In a vague response to the proposal of the Trinamool Congress chief Mamta Banerjee, the NDA on Tuesday said that would consult all the political parties to `explore the possibility’ of a No Confidence Motion against this government.

A meeting of the NDA leaders to consider the strategy for the winter session of Parliament beginning on Thursday, several leaders were of the view that a no-trust motion at this juncture is not viable and would only help the Manmohan Singh government.

At the same time they did not want to seen as out rightly throwing away Ms. Banerjee’s proposal to keep the doors open for her party to consider getting into the NDA fold.

“The NDA believes that this government has failed on all the fronts and time has come for it to go”, a statement at the end of the meeting said and added it would explore the options a no-trust vote after consultations with other parties.

However, the NDA was categorical on FDI in multi-brand retail putting an end to speculations that the alliance was divided on whether or not it should insist on putting the motion against the FDI to vote.

The statement recalled that in December, 2011 the UPA government had assured both Houses of Parliament that the decision of the government to bring in FDI in Retail will remain in abeyance till a consensus is arrived at after consultation with political parties and State governments and it has violated this solemn assurance given to both Houses of Parliament.

“The NDA will move a resolution under voting provisions seeking to disapprove the government’s decision and urging the government to withdraw this decision. The NDA appeals to all political parties which supported the Bharat bandh against the decision to bring FDI in Retail, to cooperate in the disapproval of this decision”.

Union parliamentary affairs minister Kamal Nath set the stage for his meeting on Tuesday with the Chief Whips of all parties, with an hour long discussion with National Democratic Alliance chairperson Sharad Yadav, hours before NDA leaders met to finalise their strategy ahead of the winter session of Parliament.

Asked specifically whether he supported West Bengal chief minister Mamata Banerjee’s proposal to bring a no-confidence motion or a discussion under a rule that entails voting, Mr Yadav said, “What matters to me is a debate with consensus among the Opposition parties and not any rule under which it takes place…instead of each party evolving a different method to raise the FDI issue in Parliament, it would be in the interest of Opposition parties to evolve a joint strategy so that the debate is fruitful and their strength is shown to the government.”
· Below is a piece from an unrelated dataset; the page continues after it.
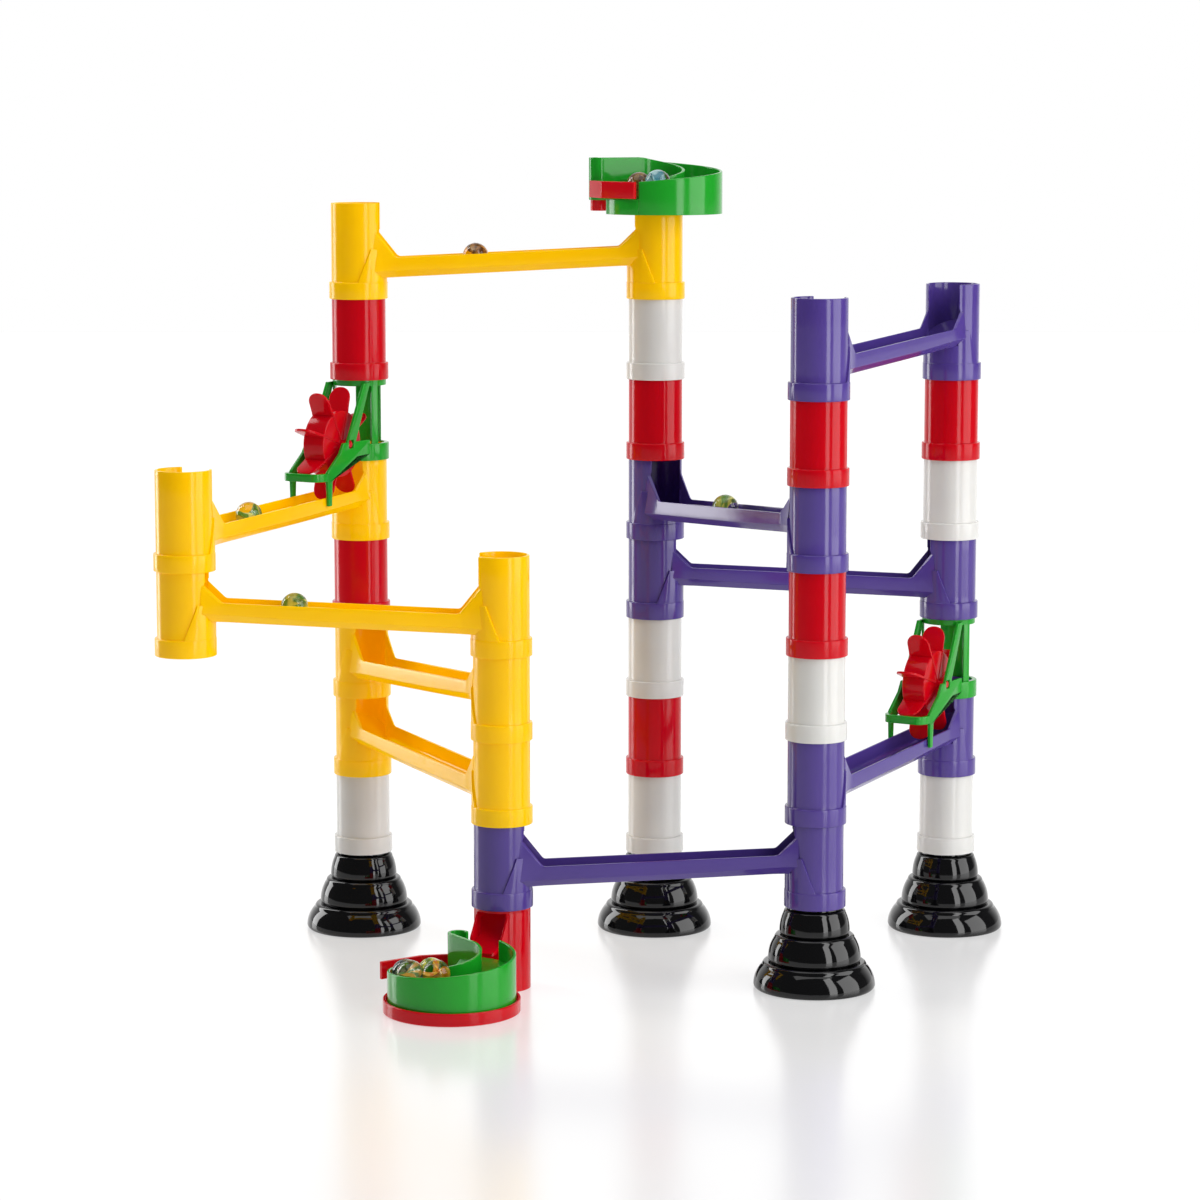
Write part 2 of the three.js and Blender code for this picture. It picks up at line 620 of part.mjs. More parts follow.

Meanwhile, Ms Bannerjee, finding no takers for her no-trust motion, said on Tuesday in Kolkatta that she was prepared to visit the CPI (M) headquarters on Alimuddin Street to persuade Biman Bose on the issue: she even said she did not mind if the Left Parties moved the motion and her party backed it.

At the meeting of the Chief Whips, sources said Mr Nath adopted a conciliatory tone with the various party leaders, hearing them all out. This was reflected in the press briefing he had: saying the differences the various parties had with each other were only “signs of a vibrant democracy”, he said that while unanimity was not possible in any parliamentary democracy, his “sincere endeavour would be to achieve the broadest possible consensus” to help push through the government’s agenda over the 20 sittings over the next month.

The Parliamentary Affairs Minister, however, made it clear that if voting became inevitable, the government had a majority. “We are confident of our numbers and, as and when required, we will prove our strength on the floor of the house.”

To a question on whether the Trinamool Congress’s Chief Whip had raised the issue of a no-confidence motion, Mr Nath said, “Yes, he said the party would move a no-confidence motion, but no other party commented on whether they would support it.” He also said that even though he had been an MP since 1980, this was “the first time that a party of 19 MPs was attempting to bring a no-confidence motion”.

Expressing the hope that the winter session would mark “a new start” as the last few had been washed out, he stressed that Parliament belonged to all political parties

While reiterating the fact that there was no precedent to executive decisions (FDI in multi-brand retail) being debated under a rule entailing voting, he said the final decision would be taken by the Speaker and the various parties. Mr Nath confirmed that notices had been received for a discussion on the subject under both Rule 184 (entailing voting) and 193. Reminded of the fact that the disinvestment of BALCO was debated under a rule entailing voting back in 2001, he said “that was not the creation of a policy framework”.

Meanwhile, Lok Sabha Speaker Meira Kumar will meet the leaders of various political parties on Wednesday to chalk out the agenda for Parliament. Ms Kumar, too, is expected to urge the leaders to ensure smooth functioning of the lower house of parliament given the fact that 13 out the 20 working days in the previous monsoon session were lost to disruptions by the Bharatiya Janata Party (BJP). Among those expected to attend the meeting are leader of the Lok Sabha and Home Minister Sushilkumar Shinde, Parliamentary Affairs Minister Kamal Nath, Leader of Opposition Sushma Swaraj, Janata Dal (United) president Sharad Yadav, Communist Party of India leader Gurudas Dasgupta and Rashtriya Janata Dal chief Lalu Prasad besides others.